It embraces numerous complex technologies.

Energy appears in nature in two forms, disordered and ordered (See Physics: The Second Law of Thermodynamics). The disordered form, of which heat is a prime example, can be converted into other forms, such as mechanical energy, through a heat engine. Typical heat engines are piston engines, as used in cars, or gas turbines, as used in jet aircraft. The efficiency of practical heat engines is rather low-in general, less than 40 per cent.

This means that less than 40 per cent of the energy output from the engine is in a useful form.

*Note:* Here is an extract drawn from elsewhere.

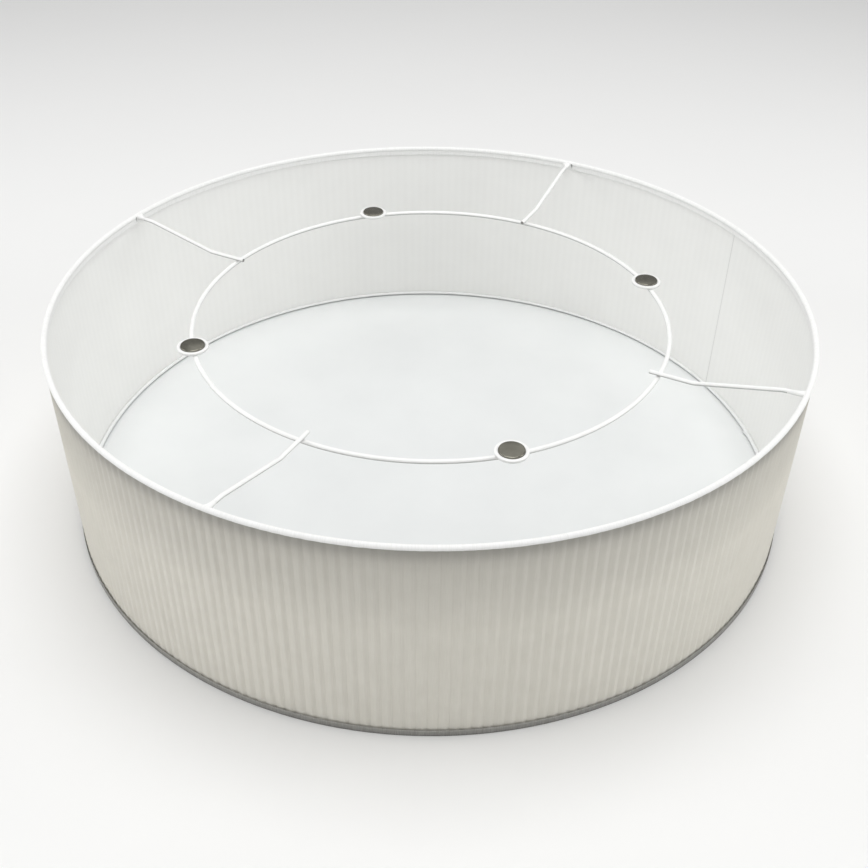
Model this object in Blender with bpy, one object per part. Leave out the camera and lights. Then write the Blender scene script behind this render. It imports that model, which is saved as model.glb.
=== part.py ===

The ordered form of energy, of which mechanical and electrical energy are prime examples, is high-grade energy, as one type can be converted to other types at nearly 100 per cent efficiency. For example, electrical energy can be converted into mechanical energy in a motor at an efficiency of over 90 per cent.

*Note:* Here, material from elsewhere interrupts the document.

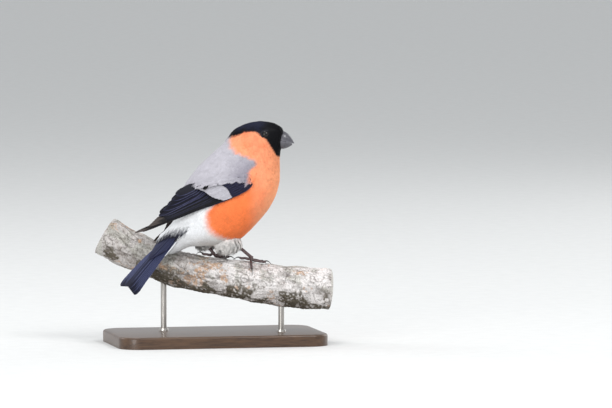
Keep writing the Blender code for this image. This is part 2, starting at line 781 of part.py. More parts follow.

The reasons why electricity is universally employed as a medium of energy transfer and use are that: (1) It can be efficiently transported from generators to the point of use in the consumers premises through a simple-to-install network of wires. (2) It can be converted at high efficiency into heat, mechanical, and chemical energy.

It powers electronic devices. It provides light. (3) It is instantly controllable at the point of use-it takes only a flick of a switch to turn an electrical device on or off.

In a typical coal-fired power station the coal is ground to fine powder in a mill, mixed with pre-heated air and blown into a furnace, where it burns like a gas. The furnace, or boiler, is the largest structure in a power station, as its walls are lined with several kilometres of water pipes which are designed to extract as much heat as possible from the burning fuel. The hot gases boil the water in the pipes and convert it into high-pressure, high-temperature steam. Afterwards, the low-temperature gases are forced through dust extractors to collect as much of the ash as possible. In modern stations they pass through specialized equipment to extract the environmentally harmful sulphur products of combustion. Finally, the flue gases are forced up a tall chimney stack and discharged into the atmosphere.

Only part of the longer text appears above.